= Do this =
Repeat the lines of the data that follow, please, starting at the first and stopping after the one with "# land under".
::::
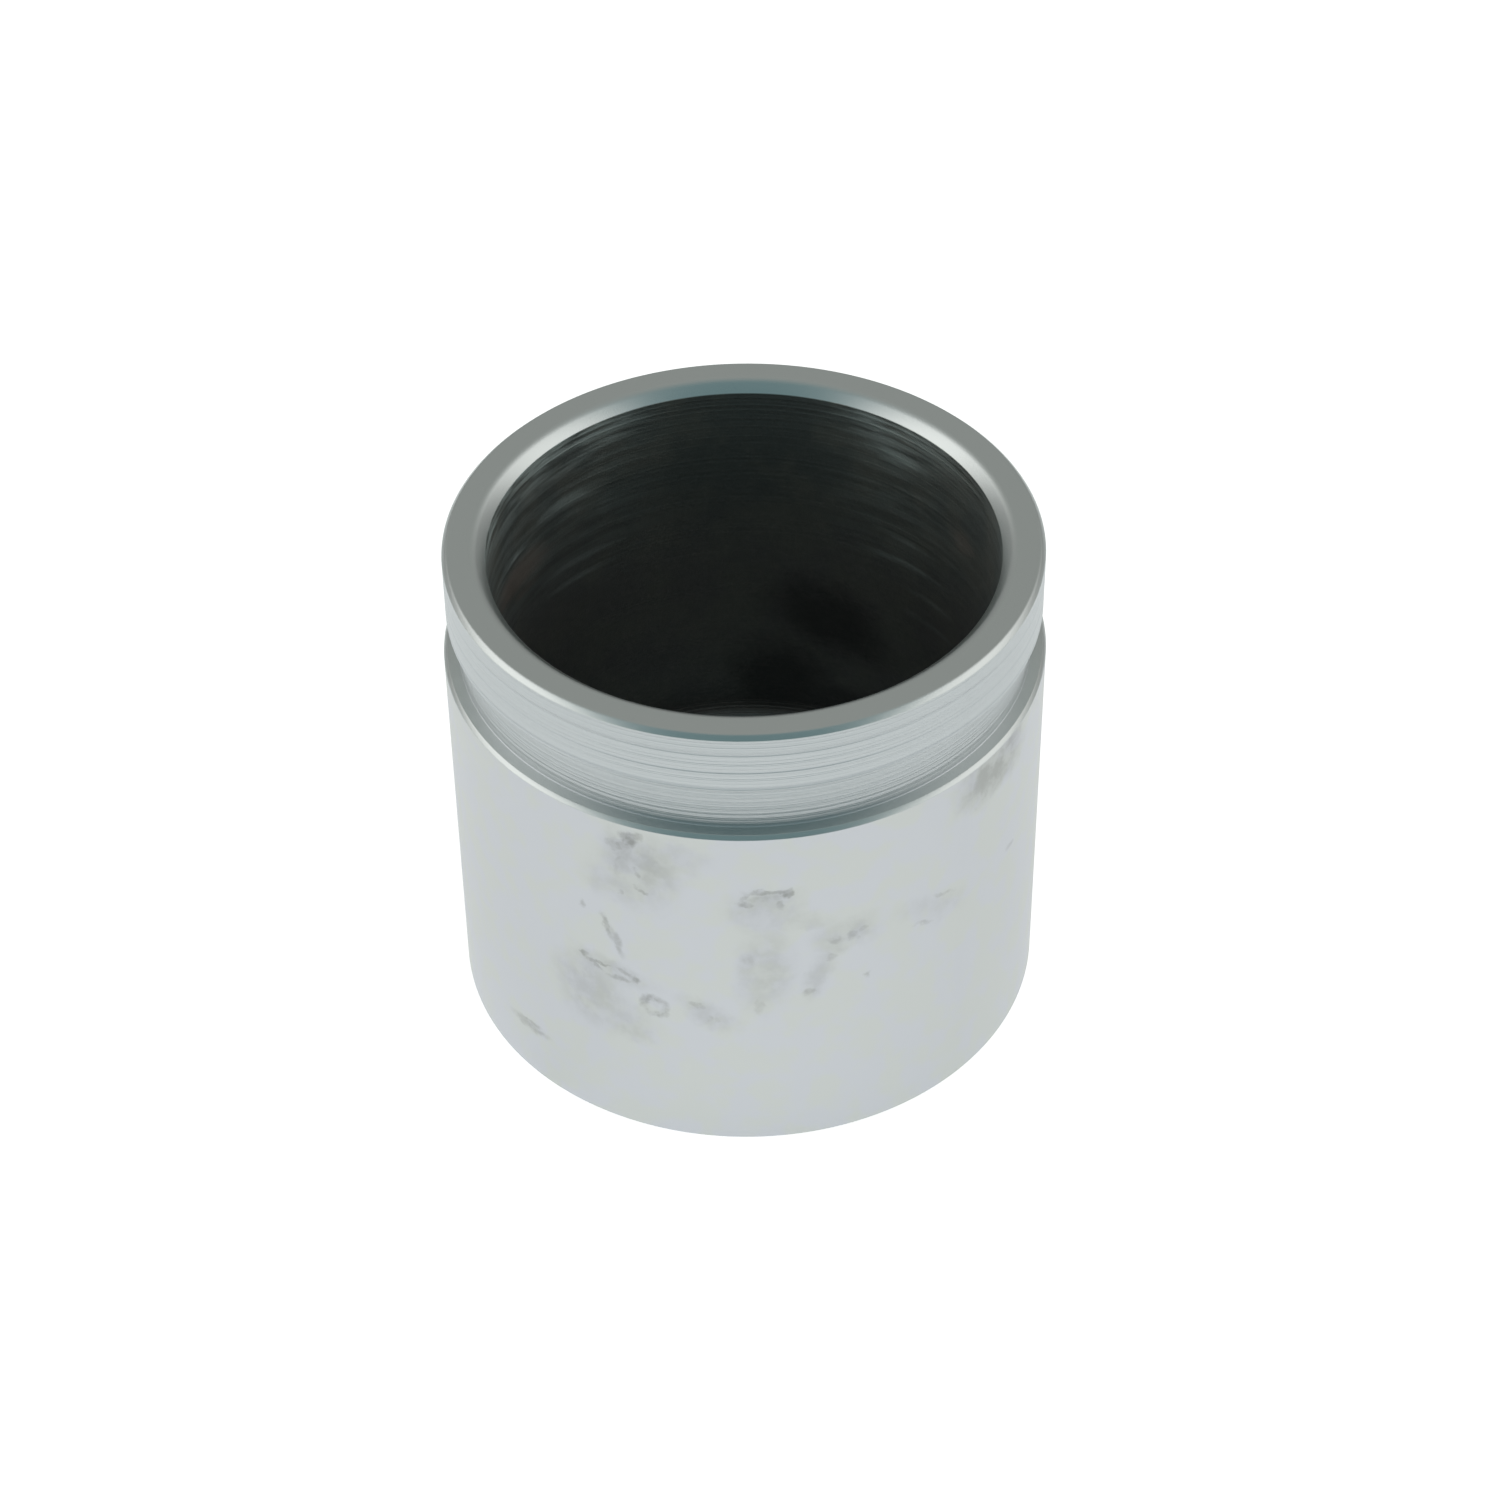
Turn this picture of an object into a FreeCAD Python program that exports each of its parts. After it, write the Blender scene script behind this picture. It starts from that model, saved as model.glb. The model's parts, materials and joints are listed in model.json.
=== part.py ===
import FreeCAD
import Part
import Sketcher
import os

# Brake caliper piston: one steel cup, turned from bar, closed at the foot and open at the rim.
# Millimetres. The piston's axis is Z, the foot lies on Z = 0 and the open end points up.
#
# From the foot upwards the outside is the ground seal surface, a ledge, the boot groove and the
# land under the rim. The inside is a plain bore with a rounded floor corner.

DRIVING_SIZES = [
    # alias, value, what it measures
    ("body_diameter", 54.0, "ground outside that slides in the square seal"),
    ("overall_height", 48.4, "foot to rim face"),
    ("wall", 4.25, "from the ground outside in to the bore"),
    ("floor", 7.4, "closed end, from the foot to the inside floor"),
    ("neck_height", 10.85, "rim face down to the ledge"),
    ("land_height", 6.1, "rim face down to the lower edge of the land"),
    ("land_step", 0.45, "how far the land lies inside the ground outside"),
    ("ledge_width", 1.4, "ground outside in to the wall of the boot groove"),
    ("flank_run", 0.6, "height over which the groove draws in below the land"),
    ("groove_round", 0.25, "inside corner between groove and ledge"),
    ("floor_round", 3.0, "inside corner between bore and floor"),
    ("mouth_chamfer", 1.0, "inner edge of the rim"),
    ("rim_chamfer", 0.4, "outer edge of the rim"),
    ("shoulder_chamfer", 0.2, "outer edge of the ledge"),
    ("foot_chamfer", 0.4, "outer edge of the foot"),
]

# Places that follow from the driving sizes, as expressions on the sheet.
BODY_RADIUS = "sizes.body_diameter / 2"
LAND_RADIUS = "sizes.body_diameter / 2 - sizes.land_step"
GROOVE_RADIUS = "sizes.body_diameter / 2 - sizes.ledge_width"
BORE_RADIUS = "sizes.body_diameter / 2 - sizes.wall"
AXIS = "0"
FOOT = "0"
FLOOR = "sizes.floor"
LEDGE = "sizes.overall_height - sizes.neck_height"
FLANK_FOOT = "sizes.overall_height - sizes.land_height - sizes.flank_run"
LAND_FOOT = "sizes.overall_height - sizes.land_height"
RIM = "sizes.overall_height"

# An edge is found by its circle, and this is how closely its radius and height have to agree.
EDGE_MATCH = 0.001


def make_sheet(document):
    """The sheet of driving sizes, one row each: alias, value, meaning."""
    sheet = document.addObject("Spreadsheet::Sheet", "sizes")
    for row, (alias, value, meaning) in enumerate(DRIVING_SIZES, start=1):
        sheet.set(f"A{row}", alias)
        sheet.set(f"B{row}", str(value))
        sheet.set(f"C{row}", meaning)
        sheet.setAlias(f"B{row}", alias)
    document.recompute()
    return sheet


def origin_plane(body, role):
    """One of the body's own origin planes."""
    for feature in body.Origin.OriginFeatures:
        if feature.Role == role:
            return feature
    raise ValueError(f"the body has no {role}")


def half_section(body, name, corners):
    """A closed half section on the XZ plane, each corner bound to its radius and height."""
    sketch = body.newObject("Sketcher::SketchObject", name)
    sketch.AttachmentSupport = [(origin_plane(body, "XZ_Plane"), "")]
    sketch.MapMode = "FlatFace"
    points = []
    for radius, height in corners:
        x = sketch.evalExpression(radius)
        y = sketch.evalExpression(height)
        points.append(FreeCAD.Vector(x, y, 0))
    count = len(points)
    for index in range(count):
        line = Part.LineSegment(points[index], points[(index + 1) % count])
        sketch.addGeometry(line, False)
    start, end = 1, 2
    for index in range(count):
        joint = Sketcher.Constraint("Coincident", index, end, (index + 1) % count, start)
        sketch.addConstraint(joint)
    sketch_origin = (-1, 1)
    height_axis = -2
    radius_axis = -1
    for index, (radius, height) in enumerate(corners):
        if radius == AXIS:
            on_axis = Sketcher.Constraint("PointOnObject", index, start, height_axis)
            sketch.addConstraint(on_axis)
        else:
            across = Sketcher.Constraint("DistanceX", *sketch_origin, index, start, points[index].x)
            sketch.renameConstraint(sketch.addConstraint(across), f"radius_{index}")
            sketch.setExpression(f"Constraints.radius_{index}", radius)
        if height == FOOT:
            on_foot = Sketcher.Constraint("PointOnObject", index, start, radius_axis)
            sketch.addConstraint(on_foot)
        else:
            up = Sketcher.Constraint("DistanceY", *sketch_origin, index, start, points[index].y)
            sketch.renameConstraint(sketch.addConstraint(up), f"height_{index}")
            sketch.setExpression(f"Constraints.height_{index}", height)
    return sketch


def turn(body, kind, name, sketch):
    """A full turn of the section about the piston's axis, adding or cutting metal."""
    feature = body.newObject(kind, name)
    feature.Profile = sketch
    feature.ReferenceAxis = (sketch, ["V_Axis"])
    feature.Angle = 360
    sketch.Visibility = False
    body.Document.recompute()
    return feature


def round_edge(shape, radius, height):
    """The name of the circular edge at this radius and height."""
    for number, edge in enumerate(shape.Edges, start=1):
        curve = edge.Curve
        if not isinstance(curve, Part.Circle):
            continue
        same_radius = abs(curve.Radius - radius) < EDGE_MATCH
        same_height = abs(curve.Center.z - height) < EDGE_MATCH
        if same_radius and same_height:
            return f"Edge{number}"
    raise ValueError(f"no circular edge of radius {radius} at height {height}")


def dress_edge(body, kind, name, corner, size, amount):
    """A chamfer or a fillet on the edge that the tip has at this corner."""
    before = body.Tip
    radius = before.evalExpression(corner[0])
    height = before.evalExpression(corner[1])
    feature = body.newObject(kind, name)
    feature.Base = (before, [round_edge(before.Shape, radius, height)])
    feature.setExpression(size, amount)
    body.Document.recompute()
    return feature


def make_piston(document):
    """The piston, in the order in which it is turned."""
    body = document.addObject("PartDesign::Body", "piston")
    body.Label = "piston"
    body.Placement = FreeCAD.Placement()

    # Outside: foot, ground surface, ledge, boot groove, land, rim face.
    outside = half_section(body, "outside_section", [
        (AXIS, FOOT),
        (BODY_RADIUS, FOOT),
        (BODY_RADIUS, LEDGE),
        (GROOVE_RADIUS, LEDGE),
        (GROOVE_RADIUS, FLANK_FOOT),
        (LAND_RADIUS, LAND_FOOT),
        (LAND_RADIUS, RIM),
        (AXIS, RIM),
    ])
    turn(body, "PartDesign::Revolution", "turned_outside", outside)

    # Inside: the cup is bored from the rim face down to the floor.
    inside = half_section(body, "bore_section", [
        (AXIS, FLOOR),
        (BORE_RADIUS, FLOOR),
        (BORE_RADIUS, RIM),
        (AXIS, RIM),
    ])
    turn(body, "PartDesign::Groove", "bored_cup", inside)

    # Corners left by the tool's nose. The groove's round stays narrower than the ledge.
    groove_round = "min(sizes.groove_round; 0.8 * (sizes.ledge_width - sizes.shoulder_chamfer))"
    dress_edge(body, "PartDesign::Fillet", "floor_corner", (BORE_RADIUS, FLOOR), "Radius",
               "sizes.floor_round")
    dress_edge(body, "PartDesign::Fillet", "groove_corner", (GROOVE_RADIUS, LEDGE), "Radius",
               groove_round)

    # Broken edges.
    dress_edge(body, "PartDesign::Chamfer", "mouth_edge", (BORE_RADIUS, RIM), "Size",
               "sizes.mouth_chamfer")
    dress_edge(body, "PartDesign::Chamfer", "rim_edge", (LAND_RADIUS, RIM), "Size",
               "sizes.rim_chamfer")
    dress_edge(body, "PartDesign::Chamfer", "shoulder_edge", (BODY_RADIUS, LEDGE), "Size",
               "sizes.shoulder_chamfer")
    dress_edge(body, "PartDesign::Chamfer", "foot_edge", (BODY_RADIUS, FOOT), "Size",
               "sizes.foot_chamfer")
    return body


def check_document(document):
    """Stops if any object failed, or if a step that cuts metal left the volume as it was."""
    for item in document.Objects:
        if "Invalid" in item.State or "Error" in item.State:
            raise RuntimeError(f"{item.Name} failed: {item.State}")
    for name in ("bored_cup", "mouth_edge", "rim_edge", "shoulder_edge", "foot_edge"):
        step = document.getObject(name)
        if step.Shape.Volume >= step.BaseFeature.Shape.Volume:
            raise RuntimeError(f"{name} cut nothing")


def check_shape(body):
    """Stops unless the body is one valid closed solid."""
    shape = body.Shape
    if shape.isNull() or not shape.isValid():
        raise RuntimeError(f"{body.Label} is not a valid shape")
    if len(shape.Solids) != 1:
        raise RuntimeError(f"{body.Label} has {len(shape.Solids)} solids")


document = FreeCAD.newDocument("caliper_piston")
make_sheet(document)
piston = make_piston(document)
document.recompute()
check_document(document)
check_shape(piston)

os.makedirs("parts", exist_ok=True)
piston.Shape.exportStep(f"parts/{piston.Label}.step")
print(piston.Label, "volume", round(piston.Shape.Volume, 1), "mm3")
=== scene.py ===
import json
import math

import bmesh
import bpy
from mathutils import Matrix, Vector


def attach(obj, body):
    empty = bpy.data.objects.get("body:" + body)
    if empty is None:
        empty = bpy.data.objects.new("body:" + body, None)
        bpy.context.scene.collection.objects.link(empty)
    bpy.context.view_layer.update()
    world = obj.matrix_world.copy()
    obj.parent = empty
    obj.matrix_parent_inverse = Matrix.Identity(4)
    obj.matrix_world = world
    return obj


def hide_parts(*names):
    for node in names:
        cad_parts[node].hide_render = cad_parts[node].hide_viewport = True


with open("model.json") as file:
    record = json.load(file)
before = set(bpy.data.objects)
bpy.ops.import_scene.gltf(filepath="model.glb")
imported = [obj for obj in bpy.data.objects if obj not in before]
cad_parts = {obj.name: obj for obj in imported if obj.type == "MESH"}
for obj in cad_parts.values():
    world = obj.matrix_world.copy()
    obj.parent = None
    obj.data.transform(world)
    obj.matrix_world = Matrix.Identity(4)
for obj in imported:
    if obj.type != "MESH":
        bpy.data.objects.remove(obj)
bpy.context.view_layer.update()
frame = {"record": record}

MM = 0.001


# The piston: one cup turned from a steel bar and plated. The long outside is ground to slide in a
# square seal, the neck above it holds the dust boot, and the pad rests on the faced ring round the
# mouth. The bore is left as the boring bar made it, dark and streaked, and its colour also carries
# painted highlights on its sides near the mouth and painted shade deep down.

mounts = {mount["name"]: mount for mount in frame["record"]["mounts"]}


def mount_radius(name):
    return mounts[name]["dims"]["r_mm"] * MM


def mount_end(name):
    """Height of the upper end of a pin or bore mount."""
    return mounts[name]["pos_m"][2] + mounts[name]["dims"]["length_mm"] * MM / 2


def mount_foot(name):
    """Height of the lower end of a pin or bore mount."""
    return mounts[name]["pos_m"][2] - mounts[name]["dims"]["length_mm"] * MM / 2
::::
= In response =
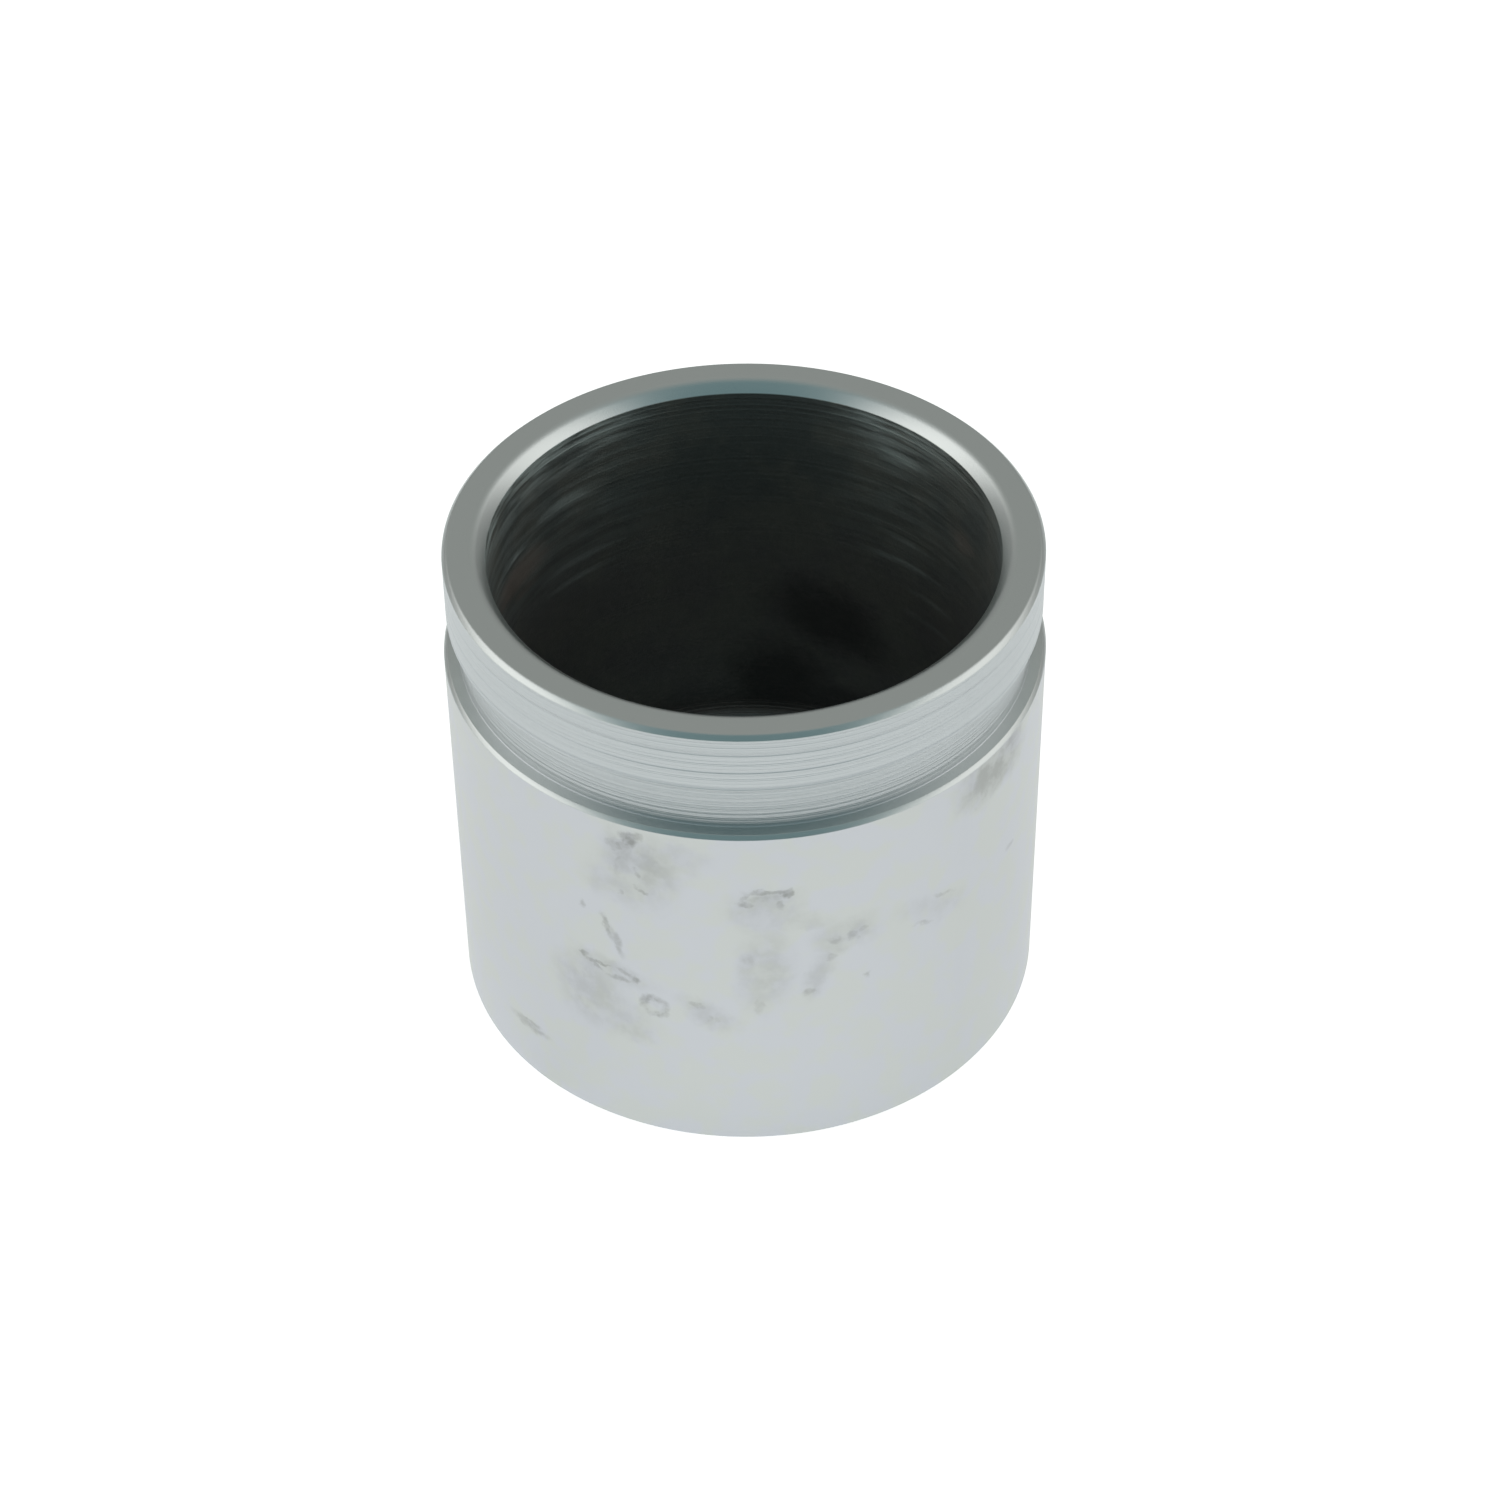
Turn this picture of an object into a FreeCAD Python program that exports each of its parts. After it, write the Blender scene script behind this picture. It starts from that model, saved as model.glb. The model's parts, materials and joints are listed in model.json.
=== part.py ===
import FreeCAD
import Part
import Sketcher
import os

# Brake caliper piston: one steel cup, turned from bar, closed at the foot and open at the rim.
# Millimetres. The piston's axis is Z, the foot lies on Z = 0 and the open end points up.
#
# From the foot upwards the outside is the ground seal surface, a ledge, the boot groove and the
# land under the rim. The inside is a plain bore with a rounded floor corner.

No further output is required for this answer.